What needs to be done.
Please give the listing again, word for word, with nothing left out.
— BEGIN —
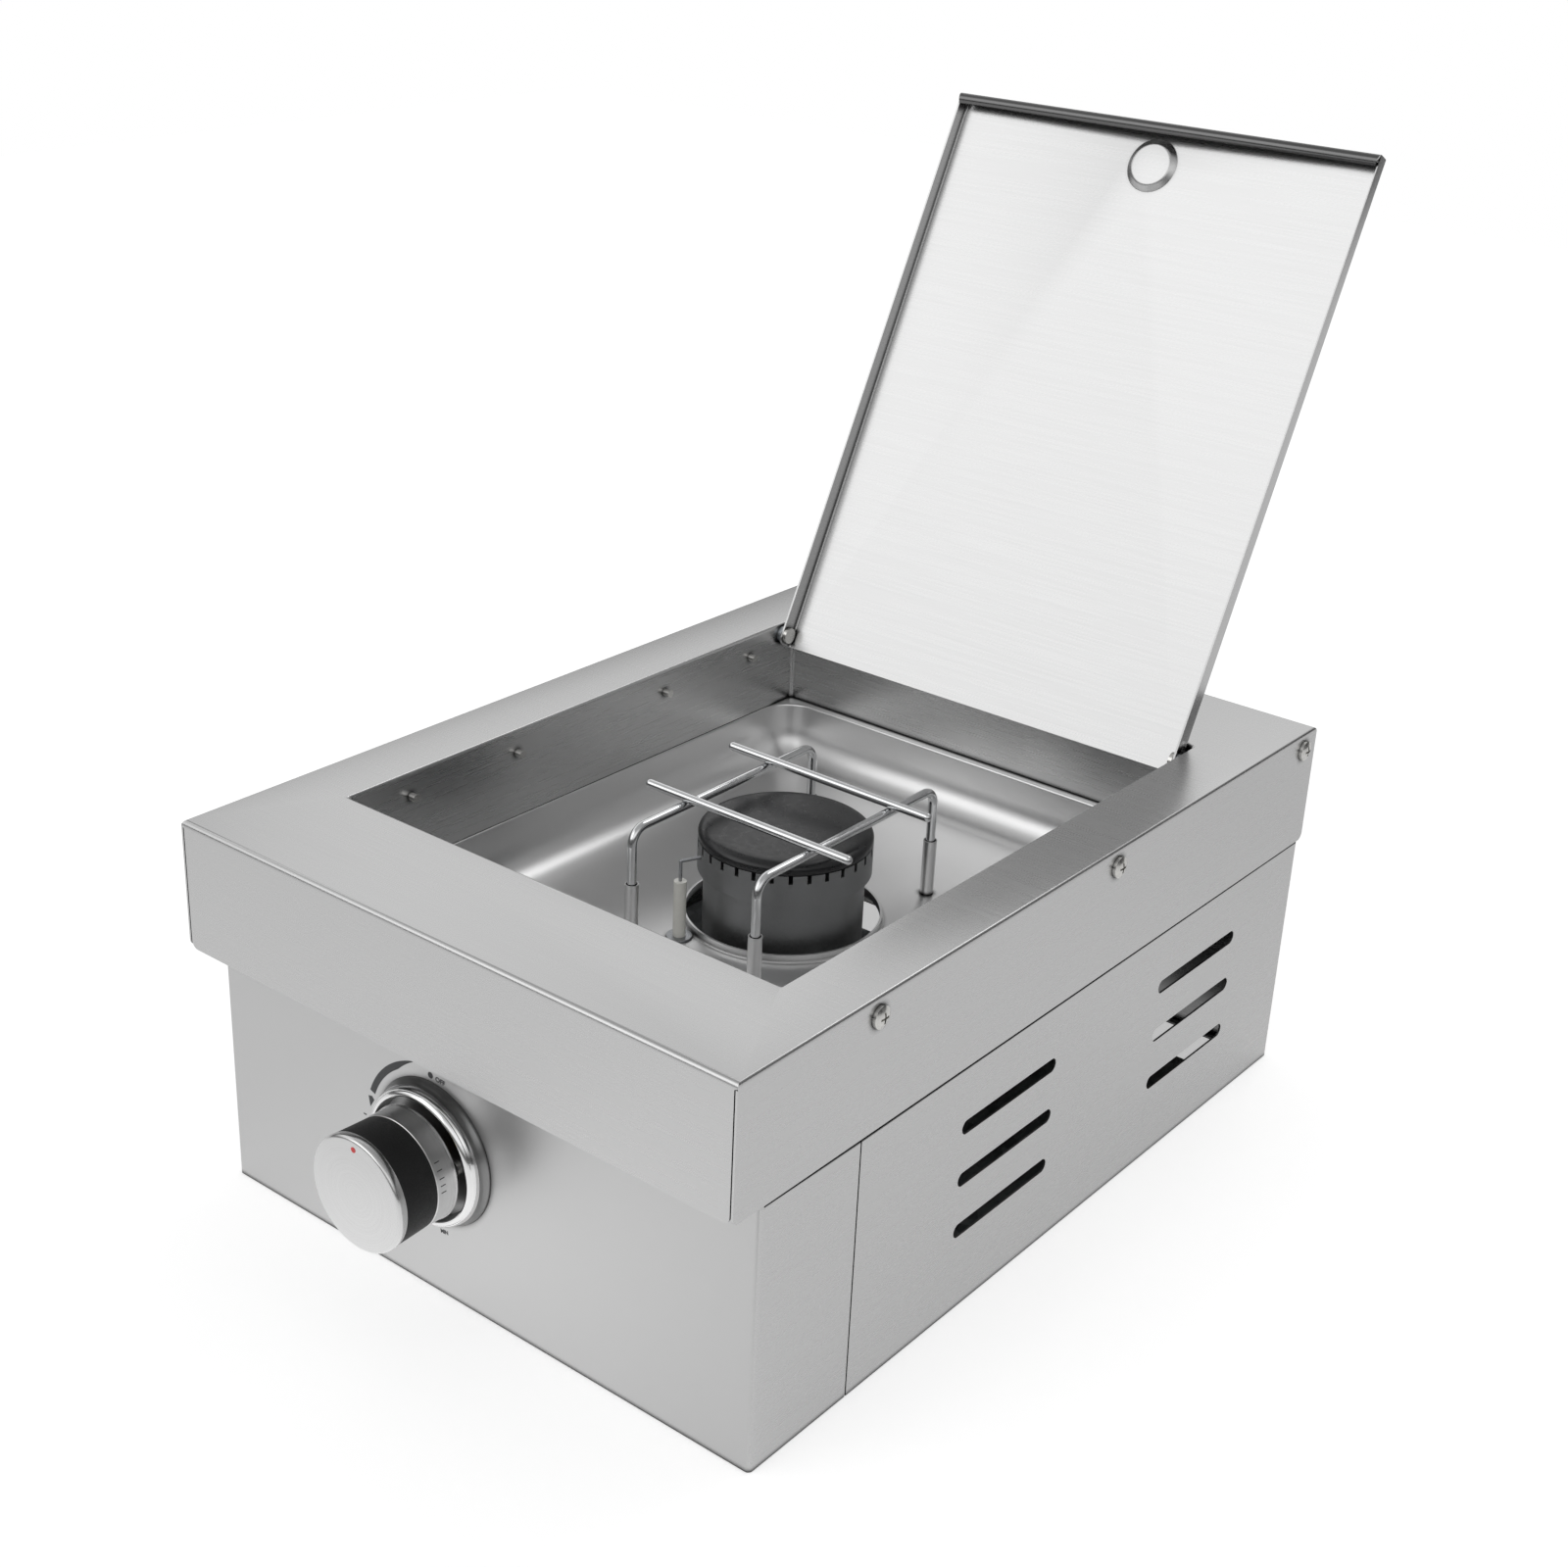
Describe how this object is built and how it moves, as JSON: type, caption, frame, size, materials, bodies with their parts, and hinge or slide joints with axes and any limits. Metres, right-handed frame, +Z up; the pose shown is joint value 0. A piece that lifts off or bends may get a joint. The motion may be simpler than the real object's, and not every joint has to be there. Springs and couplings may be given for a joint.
{
  "type": "portable gas stove",
  "caption": "Portable gas stove in a folded steel casing, with a hinged cover, a covered burner with a wire pan support in a deep well, and a push-and-turn control knob.",
  "frame": {"origin": "on the floor plane, under the vertical centre line of the burner and of the cooking well", "axes": "+X to the right seen from the front, +Y from the front panel to the rear, +Z up"},
  "size_m": [0.316, 0.5333, 0.4519],
  "materials": {
    "stainless_sheet": "fine brushed stainless steel",
    "tray_steel": "pressed stainless steel, smooth",
    "galvanised_steel": "galvanised sheet",
    "plated_screws": "nickel-plated",
    "plated_nuts": "zinc-plated",
    "cast_aluminium": "as cast",
    "black_enamel": "matt black enamel",
    "brass": "turned",
    "spring_steel": "drawn wire",
    "white_plastic": "moulded",
    "red_silicone": "satin",
    "ceramic": "glazed",
    "pipe_aluminium": "drawn tube",
    "bezel_chrome": "bright",
    "knob_metal": "satin, turned",
    "grip_black": "matt moulded",
    "mark_red": "painted",
    "hub_nylon": "moulded",
    "chromed_wire": "bright"
  },
  "bodies": {
    "stove": {"top_frame": "stainless_sheet", "front_panel": "stainless_sheet", "side_panel_left": "stainless_sheet", "side_panel_right": "stainless_sheet", "rear_panel": "stainless_sheet", "drip_tray": "tray_steel", "support_sockets": "tray_steel", "base_plate": "galvanised_steel", "tray_hanger_left": "galvanised_steel", "tray_hanger_right": "galvanised_steel", "burner_bracket": "galvanised_steel", "skirt_screws": "plated_screws", "rear_screws": "plated_screws", "base_screws": "plated_screws", "lid_rest_screws": "plated_screws", "tray_screws": "plated_screws", "burner_screws": "plated_screws", "valve_screws": "plated_screws", "hinge_pins": "plated_screws", "skirt_nuts": "plated_nuts", "rear_nuts": "plated_nuts", "base_nuts": "plated_nuts", "tray_nuts": "plated_nuts", "hinge_nuts": "plated_nuts", "hinge_spacers": "plated_nuts", "burner_body": "cast_aluminium", "burner_head": "cast_aluminium", "injector": "brass", "gas_valve": "brass", "valve_bonnet": "brass", "inlet_fitting": "brass", "inlet_nut": "brass", "electrode_wire": "spring_steel", "electrode_clip": "spring_steel", "piezo_igniter": "white_plastic", "ignition_lead": "red_silicone", "electrode_insulator": "ceramic", "gas_pipe": "pipe_aluminium", "knob_bezel": "bezel_chrome"},
    "lid": {"lid_panel": "stainless_sheet"},
    "valve_plug": {"valve_plug": "brass"},
    "control_knob": {"valve_stem": "brass", "stem_spring": "spring_steel", "knob_ring": "knob_metal", "knob_grip": "grip_black", "knob_cap": "knob_metal", "knob_mark": "mark_red", "knob_hub": "hub_nylon"},
    "pan_support": {"support_rod_left": "chromed_wire", "support_rod_right": "chromed_wire", "support_bar_front": "chromed_wire", "support_bar_rear": "chromed_wire"},
    "burner_cap": {"burner_cap": "black_enamel"},
    "air_shutter": {"air_shutter": "galvanised_steel"}
  },
  "joints": [
    {"name": "lid_hinge", "type": "hinge", "parent": "stove", "child": "lid", "pos_m": [0, 0.1472, 0.181], "axis": [-1, 0, 0], "range_deg": [-116.2, 0]},
    {"name": "knob_turn", "type": "hinge", "parent": "stove", "child": "valve_plug", "pos_m": [-0.0215, -0.19, 0.071], "axis": [0, -1, 0], "range_deg": [0, 180]},
    {"name": "knob_push", "type": "slide", "parent": "valve_plug", "child": "control_knob", "axis": [0, 1, 0], "range_m": [0, 0.003], "stiffness_N_per_m": 800, "springref_m": -0.003, "deforming": ["stem_spring"]},
    {"name": "pan_support_lift", "type": "slide", "parent": "stove", "child": "pan_support", "axis": [0, 0, 1], "range_m": [0, 0.08]},
    {"name": "burner_cap_lift", "type": "slide", "parent": "stove", "child": "burner_cap", "axis": [0, 0, 1], "range_m": [0, 0.006]},
    {"name": "air_shutter_turn", "type": "hinge", "parent": "stove", "child": "air_shutter", "pos_m": [-0.0215, -0.14, 0.071], "axis": [0, 1, 0], "range_deg": [0, 90]}
  ]
}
— END —
Solution.
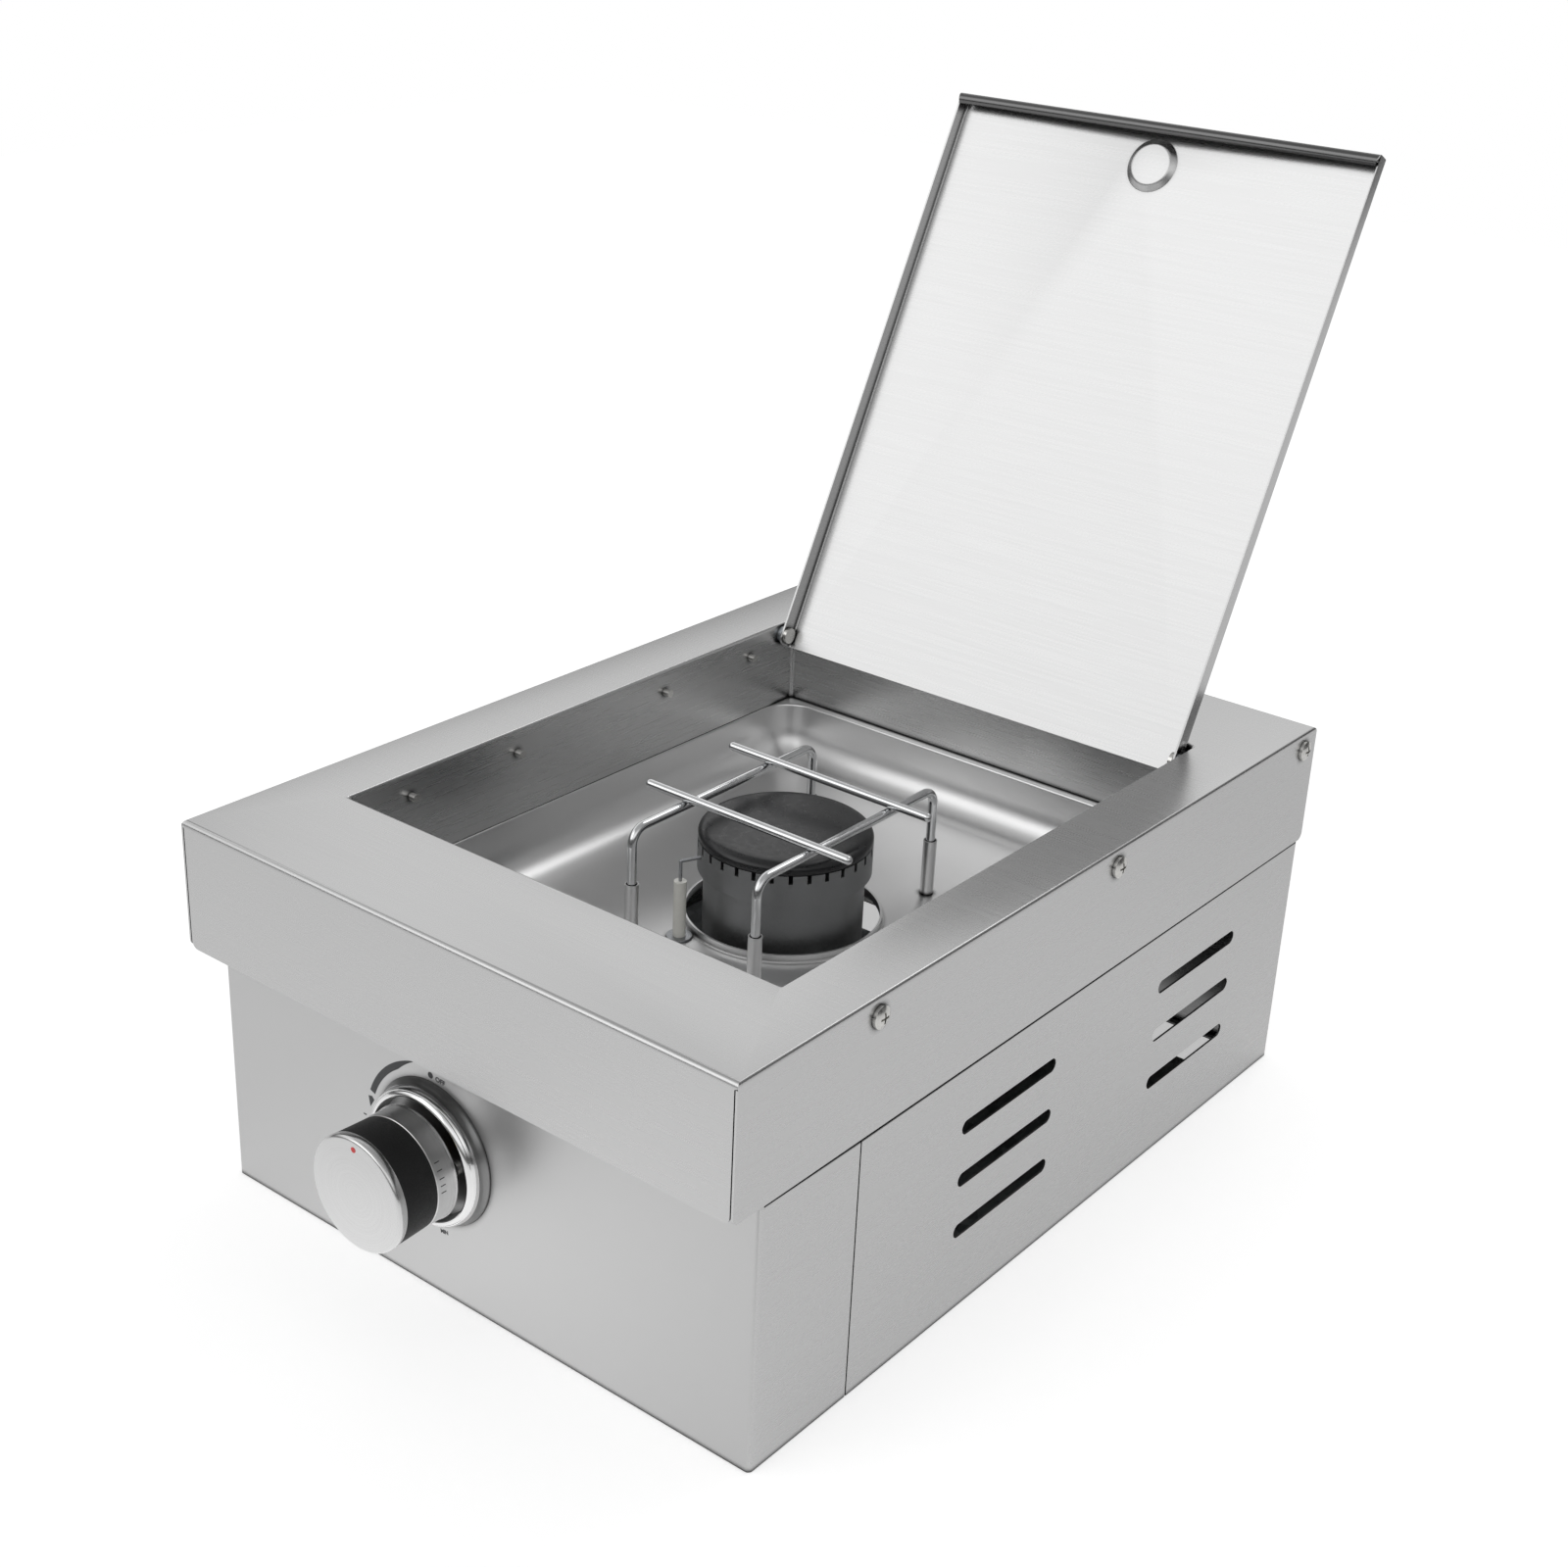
Describe how this object is built and how it moves, as JSON: type, caption, frame, size, materials, bodies with their parts, and hinge or slide joints with axes and any limits. Metres, right-handed frame, +Z up; the pose shown is joint value 0. A piece that lifts off or bends may get a joint. The motion may be simpler than the real object's, and not every joint has to be there. Springs and couplings may be given for a joint.
{
  "type": "portable gas stove",
  "caption": "Portable gas stove in a folded steel casing, with a hinged cover, a covered burner with a wire pan support in a deep well, and a push-and-turn control knob.",
  "frame": {"origin": "on the floor plane, under the vertical centre line of the burner and of the cooking well", "axes": "+X to the right seen from the front, +Y from the front panel to the rear, +Z up"},
  "size_m": [0.316, 0.5333, 0.4519],
  "materials": {
    "stainless_sheet": "fine brushed stainless steel",
    "tray_steel": "pressed stainless steel, smooth",
    "galvanised_steel": "galvanised sheet",
    "plated_screws": "nickel-plated",
    "plated_nuts": "zinc-plated",
    "cast_aluminium": "as cast",
    "black_enamel": "matt black enamel",
    "brass": "turned",
    "spring_steel": "drawn wire",
    "white_plastic": "moulded",
    "red_silicone": "satin",
    "ceramic": "glazed",
    "pipe_aluminium": "drawn tube",
    "bezel_chrome": "bright",
    "knob_metal": "satin, turned",
    "grip_black": "matt moulded",
    "mark_red": "painted",
    "hub_nylon": "moulded",
    "chromed_wire": "bright"
  },
  "bodies": {
    "stove": {"top_frame": "stainless_sheet", "front_panel": "stainless_sheet", "side_panel_left": "stainless_sheet", "side_panel_right": "stainless_sheet", "rear_panel": "stainless_sheet", "drip_tray": "tray_steel", "support_sockets": "tray_steel", "base_plate": "galvanised_steel", "tray_hanger_left": "galvanised_steel", "tray_hanger_right": "galvanised_steel", "burner_bracket": "galvanised_steel", "skirt_screws": "plated_screws", "rear_screws": "plated_screws", "base_screws": "plated_screws", "lid_rest_screws": "plated_screws", "tray_screws": "plated_screws", "burner_screws": "plated_screws", "valve_screws": "plated_screws", "hinge_pins": "plated_screws", "skirt_nuts": "plated_nuts", "rear_nuts": "plated_nuts", "base_nuts": "plated_nuts", "tray_nuts": "plated_nuts", "hinge_nuts": "plated_nuts", "hinge_spacers": "plated_nuts", "burner_body": "cast_aluminium", "burner_head": "cast_aluminium", "injector": "brass", "gas_valve": "brass", "valve_bonnet": "brass", "inlet_fitting": "brass", "inlet_nut": "brass", "electrode_wire": "spring_steel", "electrode_clip": "spring_steel", "piezo_igniter": "white_plastic", "ignition_lead": "red_silicone", "electrode_insulator": "ceramic", "gas_pipe": "pipe_aluminium", "knob_bezel": "bezel_chrome"},
    "lid": {"lid_panel": "stainless_sheet"},
    "valve_plug": {"valve_plug": "brass"},
    "control_knob": {"valve_stem": "brass", "stem_spring": "spring_steel", "knob_ring": "knob_metal", "knob_grip": "grip_black", "knob_cap": "knob_metal", "knob_mark": "mark_red", "knob_hub": "hub_nylon"},
    "pan_support": {"support_rod_left": "chromed_wire", "support_rod_right": "chromed_wire", "support_bar_front": "chromed_wire", "support_bar_rear": "chromed_wire"},
    "burner_cap": {"burner_cap": "black_enamel"},
    "air_shutter": {"air_shutter": "galvanised_steel"}
  },
  "joints": [
    {"name": "lid_hinge", "type": "hinge", "parent": "stove", "child": "lid", "pos_m": [0, 0.1472, 0.181], "axis": [-1, 0, 0], "range_deg": [-116.2, 0]},
    {"name": "knob_turn", "type": "hinge", "parent": "stove", "child": "valve_plug", "pos_m": [-0.0215, -0.19, 0.071], "axis": [0, -1, 0], "range_deg": [0, 180]},
    {"name": "knob_push", "type": "slide", "parent": "valve_plug", "child": "control_knob", "axis": [0, 1, 0], "range_m": [0, 0.003], "stiffness_N_per_m": 800, "springref_m": -0.003, "deforming": ["stem_spring"]},
    {"name": "pan_support_lift", "type": "slide", "parent": "stove", "child": "pan_support", "axis": [0, 0, 1], "range_m": [0, 0.08]},
    {"name": "burner_cap_lift", "type": "slide", "parent": "stove", "child": "burner_cap", "axis": [0, 0, 1], "range_m": [0, 0.006]},
    {"name": "air_shutter_turn", "type": "hinge", "parent": "stove", "child": "air_shutter", "pos_m": [-0.0215, -0.14, 0.071], "axis": [0, 1, 0], "range_deg": [0, 90]}
  ]
}